WRITTEN EXERCISE: Copy every line from the data below in which the string "link" can be found.

RECORDED INFORMATION:
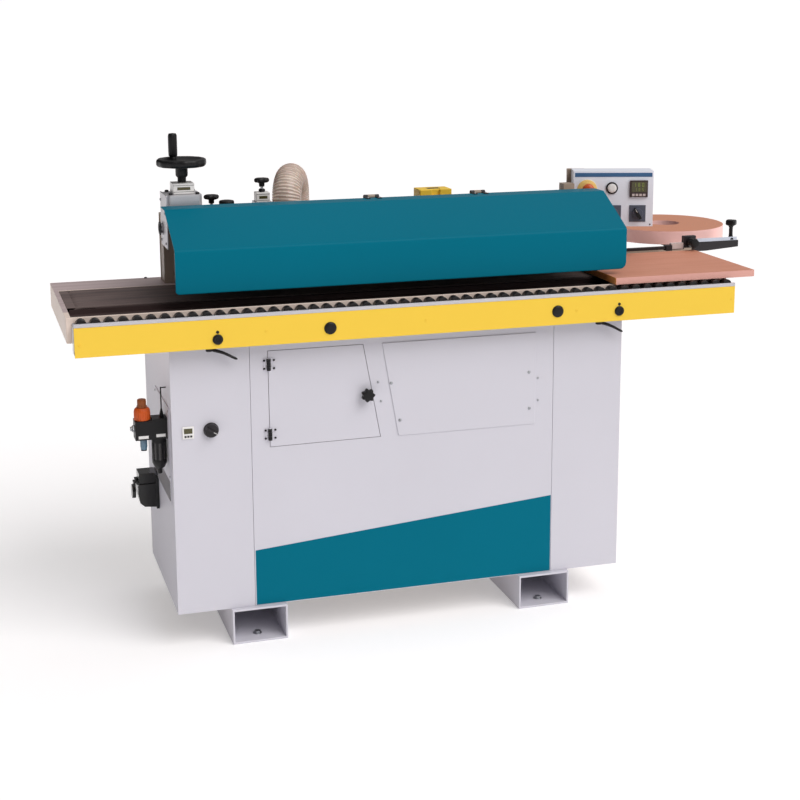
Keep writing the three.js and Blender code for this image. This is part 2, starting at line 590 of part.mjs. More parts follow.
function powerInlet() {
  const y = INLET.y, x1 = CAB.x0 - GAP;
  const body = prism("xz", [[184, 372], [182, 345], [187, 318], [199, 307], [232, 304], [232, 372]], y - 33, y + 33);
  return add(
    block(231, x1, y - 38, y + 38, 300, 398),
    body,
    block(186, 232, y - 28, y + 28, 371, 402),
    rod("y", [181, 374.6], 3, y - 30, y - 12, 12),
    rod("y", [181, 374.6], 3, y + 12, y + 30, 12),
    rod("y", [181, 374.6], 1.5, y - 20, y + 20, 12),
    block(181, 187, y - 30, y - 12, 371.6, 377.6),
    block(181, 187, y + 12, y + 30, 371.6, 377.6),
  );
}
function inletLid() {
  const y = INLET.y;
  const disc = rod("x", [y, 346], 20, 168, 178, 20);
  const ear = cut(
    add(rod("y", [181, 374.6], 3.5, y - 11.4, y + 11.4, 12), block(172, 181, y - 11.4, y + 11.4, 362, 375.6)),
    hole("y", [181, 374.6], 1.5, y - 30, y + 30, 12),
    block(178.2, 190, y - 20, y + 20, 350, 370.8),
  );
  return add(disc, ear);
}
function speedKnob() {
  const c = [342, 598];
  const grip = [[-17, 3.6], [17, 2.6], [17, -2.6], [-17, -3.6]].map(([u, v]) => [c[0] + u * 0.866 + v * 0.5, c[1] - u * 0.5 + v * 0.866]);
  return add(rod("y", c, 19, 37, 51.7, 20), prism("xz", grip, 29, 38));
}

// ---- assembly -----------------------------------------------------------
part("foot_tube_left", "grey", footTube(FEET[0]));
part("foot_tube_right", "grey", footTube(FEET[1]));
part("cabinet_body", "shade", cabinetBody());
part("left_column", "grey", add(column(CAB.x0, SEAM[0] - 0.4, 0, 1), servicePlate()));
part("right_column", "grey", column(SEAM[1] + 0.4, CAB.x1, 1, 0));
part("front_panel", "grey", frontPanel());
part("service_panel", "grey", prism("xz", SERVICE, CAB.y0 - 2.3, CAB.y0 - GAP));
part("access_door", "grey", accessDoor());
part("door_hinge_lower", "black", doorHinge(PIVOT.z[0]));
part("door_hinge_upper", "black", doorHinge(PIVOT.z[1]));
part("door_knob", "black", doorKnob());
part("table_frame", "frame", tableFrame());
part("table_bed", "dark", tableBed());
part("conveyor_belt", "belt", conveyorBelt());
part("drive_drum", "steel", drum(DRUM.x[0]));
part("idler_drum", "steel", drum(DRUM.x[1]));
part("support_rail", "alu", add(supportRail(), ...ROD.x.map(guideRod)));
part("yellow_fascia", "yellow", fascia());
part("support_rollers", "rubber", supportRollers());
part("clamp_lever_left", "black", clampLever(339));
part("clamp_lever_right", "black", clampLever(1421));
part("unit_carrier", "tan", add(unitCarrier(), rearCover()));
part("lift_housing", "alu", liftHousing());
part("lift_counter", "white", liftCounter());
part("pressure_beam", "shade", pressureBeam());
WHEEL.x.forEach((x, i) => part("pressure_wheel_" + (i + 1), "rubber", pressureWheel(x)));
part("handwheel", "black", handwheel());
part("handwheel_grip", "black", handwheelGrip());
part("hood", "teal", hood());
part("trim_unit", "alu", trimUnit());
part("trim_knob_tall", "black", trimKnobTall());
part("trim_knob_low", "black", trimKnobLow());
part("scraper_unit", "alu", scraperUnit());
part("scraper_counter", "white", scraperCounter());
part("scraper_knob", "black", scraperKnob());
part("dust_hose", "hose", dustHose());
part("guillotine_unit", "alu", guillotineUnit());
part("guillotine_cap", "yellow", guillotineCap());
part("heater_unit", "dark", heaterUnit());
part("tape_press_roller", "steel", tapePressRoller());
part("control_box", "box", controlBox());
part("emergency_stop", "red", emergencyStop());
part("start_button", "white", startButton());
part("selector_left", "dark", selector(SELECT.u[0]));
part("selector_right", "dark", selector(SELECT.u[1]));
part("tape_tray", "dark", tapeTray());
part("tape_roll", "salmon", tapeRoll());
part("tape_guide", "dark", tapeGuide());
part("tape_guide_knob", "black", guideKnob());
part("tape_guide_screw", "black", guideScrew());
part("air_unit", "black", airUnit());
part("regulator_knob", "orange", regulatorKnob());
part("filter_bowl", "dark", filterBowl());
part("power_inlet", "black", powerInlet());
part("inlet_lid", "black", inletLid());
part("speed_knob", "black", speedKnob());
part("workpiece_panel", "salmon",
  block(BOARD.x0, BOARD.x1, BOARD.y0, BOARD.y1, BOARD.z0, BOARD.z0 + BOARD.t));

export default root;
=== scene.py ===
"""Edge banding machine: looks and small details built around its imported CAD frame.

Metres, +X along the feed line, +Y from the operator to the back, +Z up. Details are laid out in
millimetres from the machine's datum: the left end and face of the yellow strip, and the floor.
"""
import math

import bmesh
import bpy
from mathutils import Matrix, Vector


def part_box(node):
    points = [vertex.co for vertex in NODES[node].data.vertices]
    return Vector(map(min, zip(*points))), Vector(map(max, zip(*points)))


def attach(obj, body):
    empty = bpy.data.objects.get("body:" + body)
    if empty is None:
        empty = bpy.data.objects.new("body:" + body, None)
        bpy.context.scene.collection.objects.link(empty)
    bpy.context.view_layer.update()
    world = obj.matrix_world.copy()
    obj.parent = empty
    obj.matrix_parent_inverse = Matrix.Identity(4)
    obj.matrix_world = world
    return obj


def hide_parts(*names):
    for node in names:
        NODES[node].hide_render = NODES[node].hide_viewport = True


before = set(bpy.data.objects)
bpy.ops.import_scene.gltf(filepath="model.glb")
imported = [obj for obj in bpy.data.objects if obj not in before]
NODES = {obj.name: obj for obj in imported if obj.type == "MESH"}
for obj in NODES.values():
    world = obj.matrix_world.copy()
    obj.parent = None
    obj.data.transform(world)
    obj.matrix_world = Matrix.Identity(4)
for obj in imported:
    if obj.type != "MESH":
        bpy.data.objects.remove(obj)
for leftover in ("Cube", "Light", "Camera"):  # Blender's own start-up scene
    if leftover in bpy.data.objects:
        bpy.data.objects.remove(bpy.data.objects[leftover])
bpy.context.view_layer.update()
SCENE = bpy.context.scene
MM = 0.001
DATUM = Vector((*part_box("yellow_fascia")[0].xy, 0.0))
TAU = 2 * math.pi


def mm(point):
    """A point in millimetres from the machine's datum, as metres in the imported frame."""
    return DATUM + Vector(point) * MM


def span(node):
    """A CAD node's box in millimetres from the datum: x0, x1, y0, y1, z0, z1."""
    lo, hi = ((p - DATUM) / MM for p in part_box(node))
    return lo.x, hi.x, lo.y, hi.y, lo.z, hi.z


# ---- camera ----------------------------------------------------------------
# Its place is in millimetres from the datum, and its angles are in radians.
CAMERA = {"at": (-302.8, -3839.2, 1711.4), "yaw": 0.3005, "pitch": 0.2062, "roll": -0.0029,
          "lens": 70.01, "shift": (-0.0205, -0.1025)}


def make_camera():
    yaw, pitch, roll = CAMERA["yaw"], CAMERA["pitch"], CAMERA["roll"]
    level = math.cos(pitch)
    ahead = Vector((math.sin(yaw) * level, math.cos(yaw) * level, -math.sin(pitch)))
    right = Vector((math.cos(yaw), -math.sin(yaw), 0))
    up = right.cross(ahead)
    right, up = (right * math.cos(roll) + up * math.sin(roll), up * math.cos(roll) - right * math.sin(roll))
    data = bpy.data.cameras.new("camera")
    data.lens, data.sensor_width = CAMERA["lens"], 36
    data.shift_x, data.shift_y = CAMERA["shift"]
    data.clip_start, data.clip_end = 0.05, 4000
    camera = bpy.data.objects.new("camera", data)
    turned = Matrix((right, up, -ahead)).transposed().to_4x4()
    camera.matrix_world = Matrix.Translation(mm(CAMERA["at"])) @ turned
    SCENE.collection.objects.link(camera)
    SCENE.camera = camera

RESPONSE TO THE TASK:
        bpy.context.scene.collection.objects.link(empty)
    SCENE.collection.objects.link(camera)